Paper No. 4
Presentation Time: 2:40 PM
LARAMIDE STRIKE-SLIP DEFORMATION ALONG THE NORTHERN UNCOMPAHGRE PLATEAU, WESTERN COLORADO: THE BULL CANYON-FLUME CREEK FAULT SYSTEM
Previously documented Laramide structures of the northern Uncompahgre Plateau include NW-SE striking monoclines and reverse faults. For example, the Colorado National Monument displays classic monocline and basement reverse fault structures (Redlands Fault). Additional NW-SE striking monoclines include the Flume Creek, Black Rocks and Ruby Canyon (new name) Monoclines. New USGS EDMAP-funded research has demonstrated a far more complex structural pattern.
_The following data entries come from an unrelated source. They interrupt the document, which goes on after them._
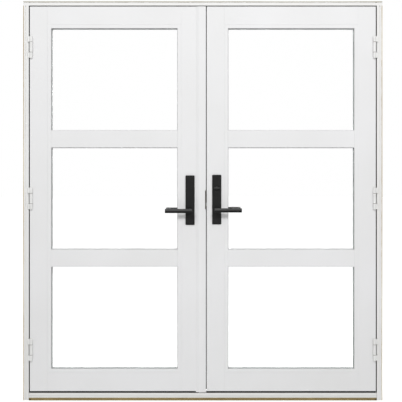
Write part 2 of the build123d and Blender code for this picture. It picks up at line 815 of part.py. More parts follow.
left_stile = mirrored(meeting_stile - mortise)
left_stile -= rod_through(passive_spindle_x, passive_spindle_z, leaf_depth, spindle_bore)
left_stile -= post(rod_x, middle_y, (low_z, high_z), rod_radius + running_gap)
parts["left_meeting_stile"] = left_stile
for name, span in rod_spans.items():
    parts[name] = post(rod_x, middle_y, span, rod_radius)

os.makedirs("parts", exist_ok=True)
for name, shape in parts.items():
    export_step(shape, f"parts/{name}.step")
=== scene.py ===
import math
import bpy
from mathutils import Matrix, Vector


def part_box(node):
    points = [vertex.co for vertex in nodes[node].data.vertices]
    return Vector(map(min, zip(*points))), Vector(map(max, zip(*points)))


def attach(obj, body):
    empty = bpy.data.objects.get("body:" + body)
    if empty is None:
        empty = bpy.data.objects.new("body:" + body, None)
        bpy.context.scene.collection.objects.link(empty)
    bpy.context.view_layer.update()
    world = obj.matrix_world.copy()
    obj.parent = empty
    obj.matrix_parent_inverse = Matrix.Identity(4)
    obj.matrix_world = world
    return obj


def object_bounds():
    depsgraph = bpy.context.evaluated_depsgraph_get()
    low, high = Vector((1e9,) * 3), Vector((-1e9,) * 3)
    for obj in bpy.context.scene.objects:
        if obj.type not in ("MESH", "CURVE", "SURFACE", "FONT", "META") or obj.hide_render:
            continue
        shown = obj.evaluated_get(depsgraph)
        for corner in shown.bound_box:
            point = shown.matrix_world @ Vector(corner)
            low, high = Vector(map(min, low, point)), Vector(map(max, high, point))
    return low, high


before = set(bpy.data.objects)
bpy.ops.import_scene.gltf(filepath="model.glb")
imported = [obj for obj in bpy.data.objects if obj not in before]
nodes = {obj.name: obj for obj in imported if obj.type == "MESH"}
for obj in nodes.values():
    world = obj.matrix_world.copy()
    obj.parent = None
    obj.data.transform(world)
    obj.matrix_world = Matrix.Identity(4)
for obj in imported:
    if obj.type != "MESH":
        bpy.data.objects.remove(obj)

# French doors in their frame, dressed in paint, powder coat, plated steel and glass.
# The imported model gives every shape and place; metres, room side at -Y, weather side at +Y.
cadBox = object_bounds()
print("stage: frame loaded,", len(nodes), "nodes")


def linearColor(hexCode):
    channels = [int(hexCode[start:start + 2], 16) / 255 for start in (1, 3, 5)]
    return (*[c / 12.92 if c <= 0.04045 else ((c + 0.055) / 1.055) ** 2.4 for c in channels], 1.0)


def perMetre(millimetres):
    return 1000 / millimetres  # texture scale whose pattern repeats at this real size


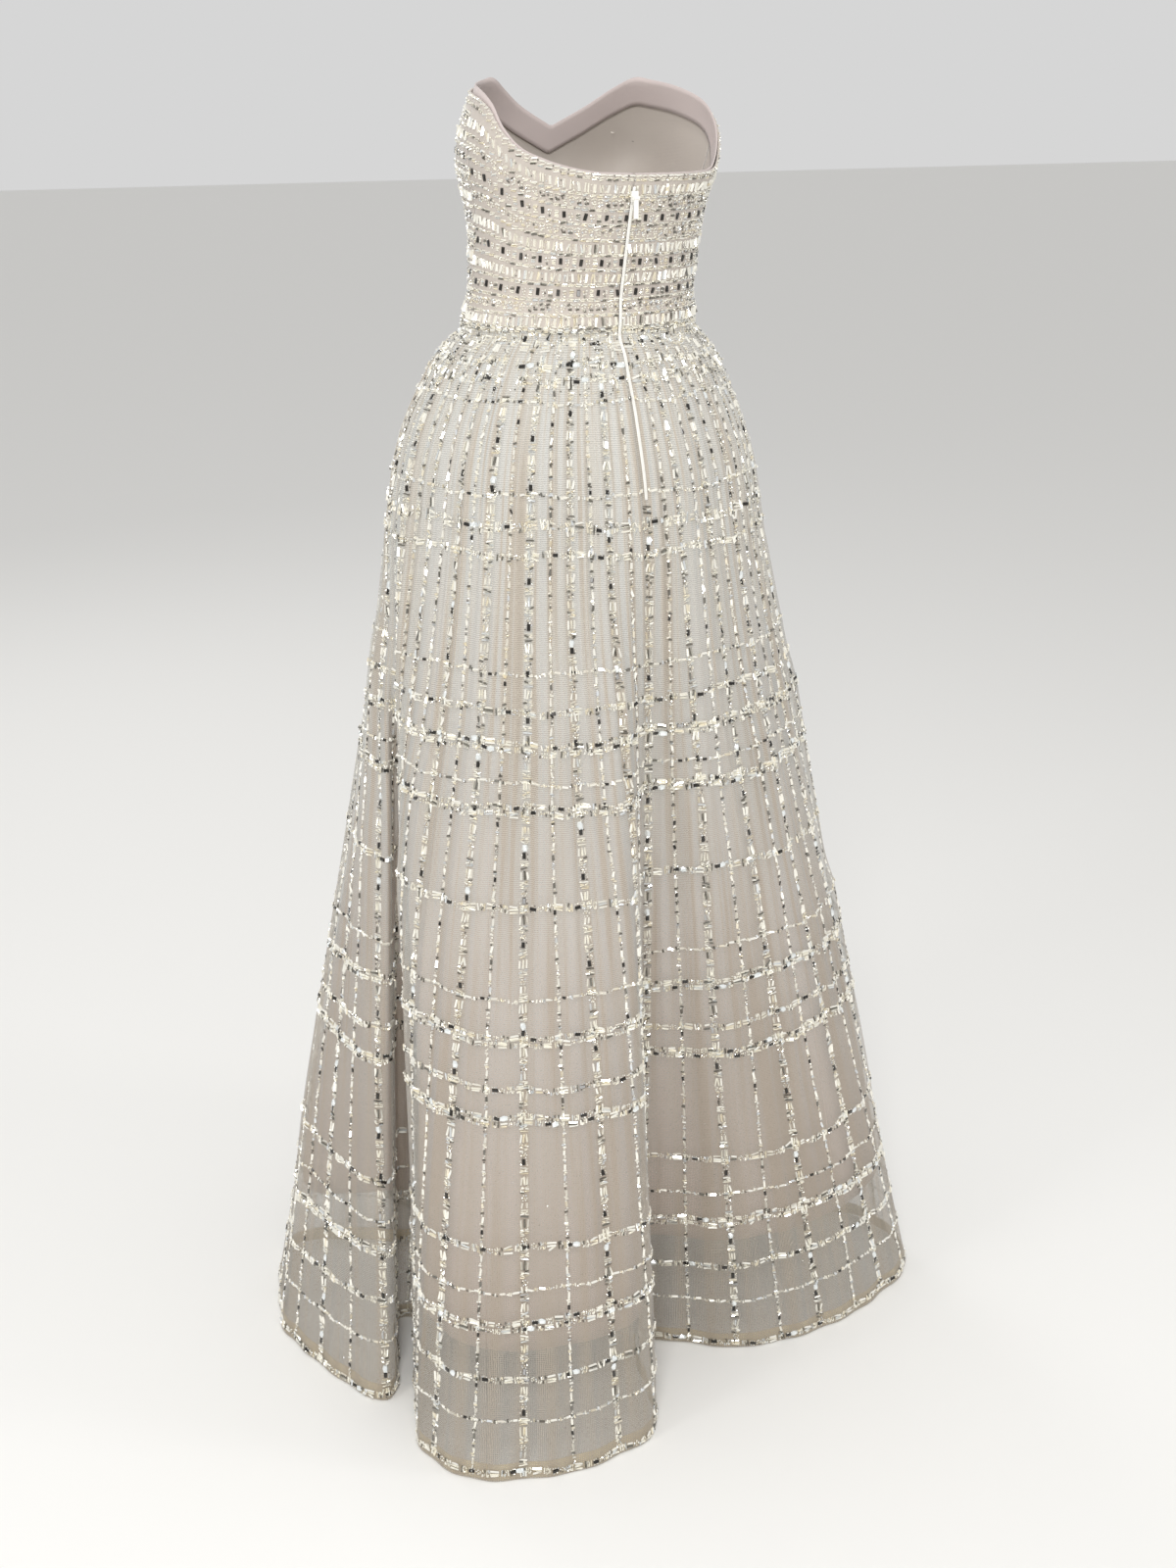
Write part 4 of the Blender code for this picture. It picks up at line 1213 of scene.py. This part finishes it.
bodiceBeads = np.concatenate([rowBeads(base, kind, "back") for base, kind in backRows]
                             + [rowBeads(base, kind, "front") for base, kind in frontRows], axis=1)
angle, height, turned = bodiceBeads[:3]
point, up, around, out = bodiceFrame(angle, height)
along = unit(up * np.cos(turned)[:, None] + around * np.sin(turned)[:, None])
bodiceBeadPieces = {}
for name, (start, end, _) in bodicePanels.items():
    chosen = (angle >= start) & (angle < end)
    piece = beadMesh("beads_" + name, (point + out * beadLift)[chosen], along[chosen], out[chosen],
                     bodiceBeads[3:6, chosen].T, bodiceBeads[6, chosen].astype(int),
                     bodiceBeads[7, chosen].astype(int))
    bodiceBeadPieces[name] = [piece]
print("bodice beads:", bodiceBeads.shape[1])


# The zip: a tape down the centre back and its interlocking teeth, slider and pull.

zipForm = {
    "top": 0.128,
    "end": -0.144,
    "width": 0.0030,
    "clearance": 0.0010,
    "thickness": 0.0009,
    "toothPitch": 1.5 * millimetre,
    "toothLength": 1.5 * millimetre,
    "toothWidth": 0.8 * millimetre,
    "toothHeight": 0.0006,
    "toothShift": (0.00035, 0.00002),   # sideways from the middle, and off the tape
    "toothMargin": 0.002,
    "tapeThickness": 0.0005,
    "tapeCurl": 0.0005,
}


def zipLine(height):
    # Where the zip's outer face lies: out from the centre back of the bodice or of the skirt.
    upper = bodicePoints(np.zeros_like(height), np.maximum(height, 0))
    lower = samplePoints(tulleTable, np.zeros_like(height), np.maximum(-height, 0))
    line = np.where(height[:, None] >= 0, upper, lower)
    line[:, 1] += zipForm["clearance"] + zipForm["thickness"]
    line[:, 2] = height
    return line


zipHeights = np.linspace(zipForm["top"], zipForm["end"], 90)
zipCentre = zipLine(zipHeights)
zipAcross = np.linspace(-0.5, 0.5, 5)[None, :, None] * np.array([zipForm["width"], 0, 0])
zipPoints = zipCentre[:, None, :] + zipAcross
zipPoints[..., 1] -= zipForm["tapeCurl"] * np.array([1, 0.3, 0, 0.3, 1])[None, :]
zipUv = np.stack([zipPoints[..., 0], zipPoints[..., 2]], axis=-1)
tape = gridMesh("zip_tape", zipPoints, zipUv, finishes["zipTape"], zipForm["tapeThickness"])
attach(tape, "dress")
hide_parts("zip_strip")

teeth = np.arange(zipForm["end"] + zipForm["toothMargin"], zipForm["top"] - zipForm["toothMargin"],
                  zipForm["toothPitch"] / 2)
toothLine = zipLine(teeth)
sideways = np.where(np.arange(len(teeth)) % 2 == 0, 1, -1)
toothAside, toothOff = zipForm["toothShift"]
toothCentre = toothLine + np.stack([sideways * toothAside, np.full(len(teeth), toothOff),
                                    np.zeros(len(teeth))], axis=-1)
toothOut = np.tile([0.0, 1.0, 0.0], (len(teeth), 1))
toothAlong = np.tile([1.0, 0.0, 0.0], (len(teeth), 1))
toothSizes = np.tile([zipForm["toothLength"], zipForm["toothWidth"],
                      zipForm["toothHeight"]], (len(teeth), 1))
teethPiece = beadMesh("zip_teeth", toothCentre, toothAlong, toothOut, toothSizes,
                      np.full(len(teeth), shapeNames.index("plate")),
                      np.full(len(teeth), tintNames.index("white")), tilt=0.0)
teethPiece.data.materials.clear()
teethPiece.data.materials.append(finishes["enamel"])

bodiceBeadPieces["bodice_back_left"] += [tape, teethPiece]
for name, grid in bodiceGrids.items():
    declareCloth(bodicePieces[name], grid)

for node in ("zip_slider", "zip_pull"):
    frame["nodes"][node].data.materials.clear()
    frame["nodes"][node].data.materials.append(finishes["enamel"])
print("zip made")


# Floor, light and camera.

studio = {
    "floorHeight": -skirtForm["length"] - 0.0006,     # just under the hem
    "floorSize": 40.0,
    "floorColour": "#ecebe8",
    "worldColour": "#f6f6f6",
    "worldStrength": 0.73,
    "lensPixels": 2050,       # focal length in pixels of a picture 1600 high
    "pictureHeight": 1600,
    "sensor": 36.0,
    "pitch": 20.019,
    "heading": 156.0,
    "cameraPlace": (0.7931, 1.8036, 0.2419),
}
bpy.ops.mesh.primitive_plane_add(size=studio["floorSize"], location=(0, 0, studio["floorHeight"]))
floor = bpy.context.object
floor.name = "floor"
floor.data.materials.append(newMaterial("matt_paper_floor", {
    "Base Color": toLinear(studio["floorColour"]), "Roughness": 0.9})[0])

world = bpy.data.worlds.new("studio")
bpy.context.scene.world = world
world.use_nodes = True
background = world.node_tree.nodes["Background"]
background.inputs["Color"].default_value = toLinear(studio["worldColour"])
background.inputs["Strength"].default_value = studio["worldStrength"]

softLights = (
    # name, place, size, power, aim height
    ("key", (1.15, 2.15, 1.45), 0.6, 36, -0.1),
    ("left", (2.7, 0.9, 0.7), 0.6, 12, -0.3),
    ("right", (-2.3, 1.7, 0.6), 0.6, 11, -0.3),
    ("low", (1.2, 2.9, -0.4), 0.5, 7, -0.7),
    ("top", (0.3, 0.7, 2.3), 0.6, 12, -0.1),
    ("front", (0.4, -2.8, 1.2), 1.2, 12, -0.4),
)
for name, place, size, power, aim in softLights:
    light = bpy.data.lights.new(name, "AREA")
    light.size = size
    light.energy = power
    lamp = addObject(name, light)
    x, y, z = place
    lamp.location = place
    away = math.hypot(x, y)
    lamp.rotation_euler = (math.atan2(away, z - aim), 0, math.atan2(x, -y))

bpy.context.scene.view_settings.view_transform = "Standard"

view = bpy.data.cameras.new("view")
view.sensor_width = studio["sensor"]
view.lens = studio["lensPixels"] / studio["pictureHeight"] * studio["sensor"]
camera = addObject("view", view)
camera.location = studio["cameraPlace"]
camera.rotation_euler = (math.radians(90 - studio["pitch"]), 0, math.radians(studio["heading"]))
bpy.context.scene.camera = camera

bpy.context.view_layer.update()
bpy.context.view_layer.update()
added = {o.name: sum(len(p.vertices) - 2 for p in o.data.polygons) * (2 if o.modifiers else 1)
         for o in bpy.context.scene.objects if o.type == "MESH" and "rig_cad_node" not in o}
print("triangles added:", sum(added.values()), "largest:", max(added, key=added.get),
      max(added.values()))
print("cut sizes:", cutSizes)
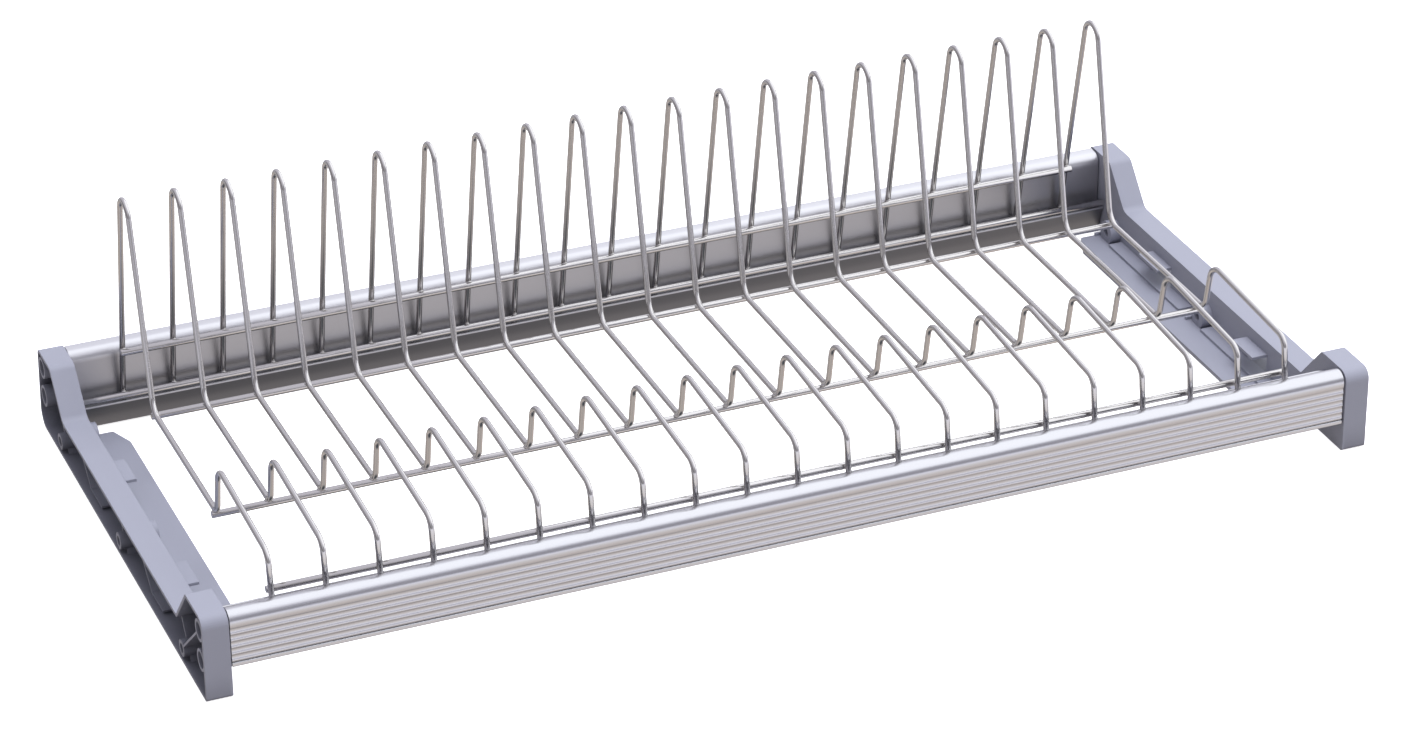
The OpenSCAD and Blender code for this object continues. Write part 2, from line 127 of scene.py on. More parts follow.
FLOOR_HALF = 8
FLOOR_DROP = 0.2 * MM
floor_corners = [
    (x * FLOOR_HALF, y * FLOOR_HALF, -FLOOR_DROP) for x, y in ((-1, -1), (1, -1), (1, 1), (-1, 1))
]
floor_mesh = bpy.data.meshes.new("floor")
floor_mesh.from_pydata(floor_corners, [], [(0, 1, 2, 3)])
floor_mesh.materials.append(floor_paper)
floor = bpy.data.objects.new("floor", floor_mesh)
scene.collection.objects.link(floor)
floor.visible_glossy = False

BOX_WIDTH, BOX_DEPTH = 1.6, 1.2
BOX_WATTS = 32
BOX_PLACE = Vector((0.3, -0.2, 2.0))
BOX_TARGET = Vector((0, 0, 0.05))
box_light = bpy.data.lights.new("top_box", "AREA")
box_light.shape = "RECTANGLE"
box_light.size, box_light.size_y = BOX_WIDTH, BOX_DEPTH
box_light.energy = BOX_WATTS
box_light.color = srgb("#f8f9ff")[:3]
top_box = bpy.data.objects.new("top_box", box_light)
top_box.location = BOX_PLACE
top_box.rotation_euler = (BOX_TARGET - BOX_PLACE).to_track_quat("-Z", "Y").to_euler()
top_box.visible_glossy = False
scene.collection.objects.link(top_box)


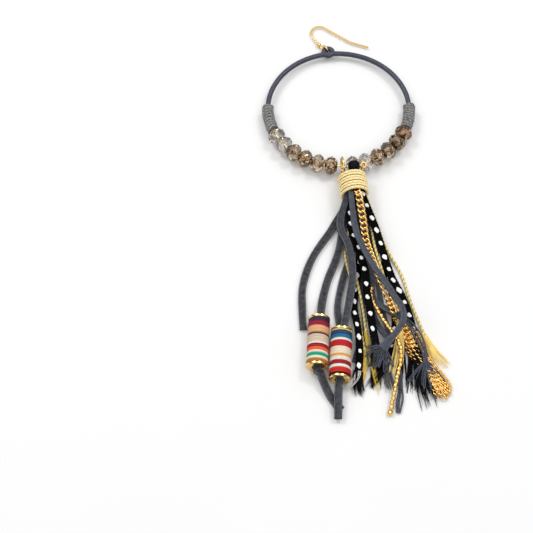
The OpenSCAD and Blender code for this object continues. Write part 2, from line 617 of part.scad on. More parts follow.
module wound_bead(b) {
    turn_l = wound_l / wound_turns;
    groove = 0.12;
    color("indianred") on_wound_bead(b) translate([rim_l + gap, 0, 0]) rotate([0, 90, 0]) difference() {
        rotate_extrude($fn = 64) polygon(concat([[0, 0]],
            [for (i = [0:wound_turns - 1]) each [[wound_d / 2 - groove, i * turn_l],
                [wound_d / 2, (i + 0.25) * turn_l], [wound_d / 2, (i + 0.75) * turn_l]]],
            [[wound_d / 2 - groove, wound_l], [0, wound_l]]));
        translate([0, 0, -1]) cylinder(h = wound_l + 2, r = wound_bore / 2);
    }
}

module rim(b, from) {
    round_r = 0.25;
    color("gold") on_wound_bead(b) translate([from, 0, 0]) rotate([0, 90, 0]) difference() {
        rotate_extrude($fn = 64) polygon([[0, 0], [wound_d / 2 - round_r, 0], [wound_d / 2, round_r],
            [wound_d / 2, rim_l - round_r], [wound_d / 2 - round_r, rim_l], [0, rim_l]]);
        translate([0, 0, -1]) cylinder(h = rim_l + 2, r = wound_bore / 2);
    }
}
rim_bottom = rim_l + wound_l + 2 * gap;

ear_hook();
hoop_wire();
hoop_leather();
left_winding();
right_winding();
for (i = [1:2 * side_beads]) glass_bead(i);
drop_ring();
link_ring();
bead_pin();
black_bead();
cap_eye();
cap_winding();
suede_fringe();
dotted_ribbons();
gold_cords();
curb_chain();
ball_chain();
fine_chains();
wound_bead(1);  // wound_bead_1
wound_bead(2);  // wound_bead_2
rim(1, 0);  // rim_1_top
rim(1, rim_bottom);  // rim_1_bottom
rim(2, 0);  // rim_2_top
rim(2, rim_bottom);  // rim_2_bottom
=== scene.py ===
import random
from math import atan2, cos, pi, radians, sin, sqrt, tan, tau

import bpy
from bpy.props import FloatProperty, FloatVectorProperty, IntProperty, PointerProperty
from mathutils import Matrix, Vector


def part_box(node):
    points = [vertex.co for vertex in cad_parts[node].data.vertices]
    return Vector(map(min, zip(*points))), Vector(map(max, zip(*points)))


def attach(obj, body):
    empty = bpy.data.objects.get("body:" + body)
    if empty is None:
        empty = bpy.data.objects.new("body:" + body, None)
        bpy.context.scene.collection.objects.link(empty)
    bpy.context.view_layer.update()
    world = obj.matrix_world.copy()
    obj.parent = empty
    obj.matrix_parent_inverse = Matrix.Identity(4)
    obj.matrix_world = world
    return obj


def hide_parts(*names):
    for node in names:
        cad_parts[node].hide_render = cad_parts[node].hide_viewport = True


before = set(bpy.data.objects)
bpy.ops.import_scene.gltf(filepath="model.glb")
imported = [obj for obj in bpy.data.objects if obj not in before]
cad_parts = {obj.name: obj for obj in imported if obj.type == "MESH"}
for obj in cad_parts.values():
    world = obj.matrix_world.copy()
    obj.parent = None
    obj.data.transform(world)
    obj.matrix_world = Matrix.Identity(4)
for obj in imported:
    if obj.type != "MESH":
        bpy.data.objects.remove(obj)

bl_info = {
    "name": "Tassel Earring",
    "version": (1, 0, 0),
    "blender": (4, 5, 0),
    "location": "3D View > Sidebar > Earring",
    "description": "Dresses the packed model of a tassel earring with its threads, chains, suede and finishes",
    "category": "Add Mesh",
}

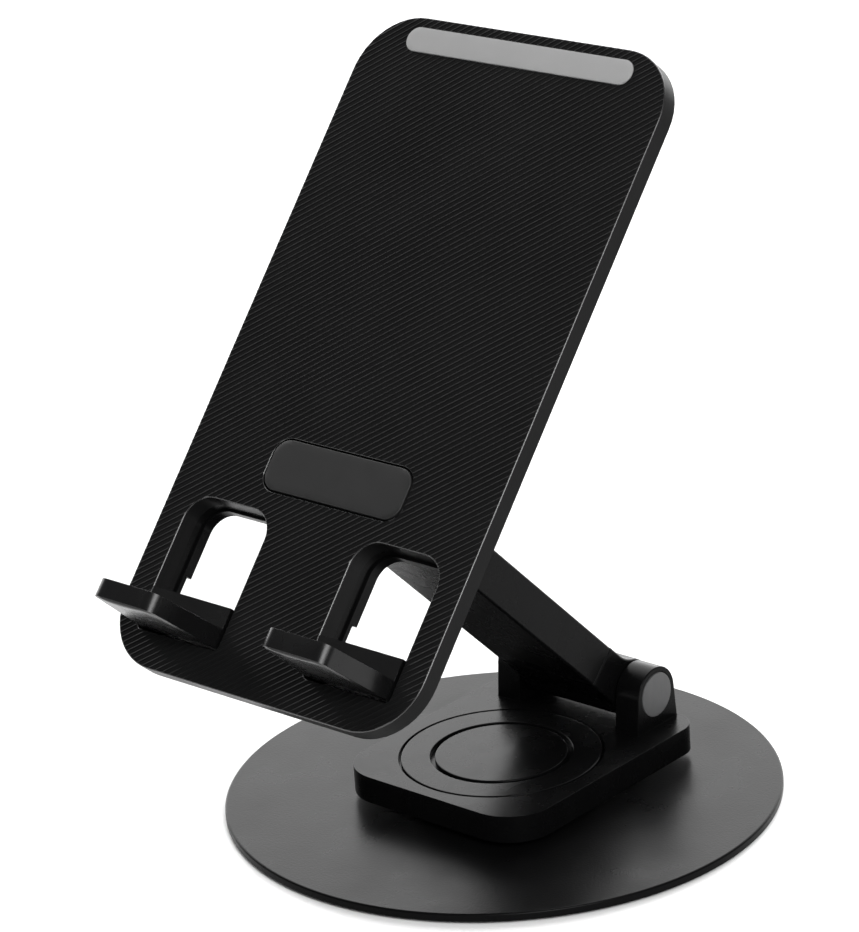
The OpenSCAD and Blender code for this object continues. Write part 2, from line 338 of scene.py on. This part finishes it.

Laramide structures of the northern Uncompahgre Plateau form a left-lateral strike-slip fault system connected by restraining bends of monoclines and reverse faults. The Bull Canyon-Flume Creek fault system is one of these strike-slip structures. This structure is a WNW-ESE striking, subvertical, oblique-slip fault with a predominance of left-lateral strike-slip and lesser amounts of dip-slip. Both the dip direction and the sense of dip-slip change along the strike of this fault from steeply N-dipping normal-slip to steeply S-dipping reverse-slip. Complex patterns of en echelon, small-scale structures associated with the Bull Canyon-Flume Creek fault display combinations of normal or reverse dip-slip and right-lateral or left-lateral strike-slip. The overall fault pattern represents a strain compatible, left-lateral strike-slip, flower structure. Regional-scale monoclines splay off the Bull Canyon-Flume Creek fault. Strain analysis, based on slickenside striation data, indicates that sub-horizontal, WSW-ENE shortening formed the Bull Canyon-Flume Creek fault system and associated monoclines. This strain pattern is consistent with other WNW-ESE striking left-lateral faults found in northern Colorado (e.g., Garmesa Fault). This regional pattern fits a model of NE-directed motion of the Colorado Plateau during the Laramide orogeny. This movement was facilitated by WNW-ESE striking, left-lateral strike-slip faulting along the northern Colorado Plateau and N-S striking, right-lateral strike-slip faulting along the SE margin of the Colorado Plateau in New Mexico. We would contend, however, that the amount of strike-slip displacement along regional left and right-lateral fault systems related to this model is small (<10 km).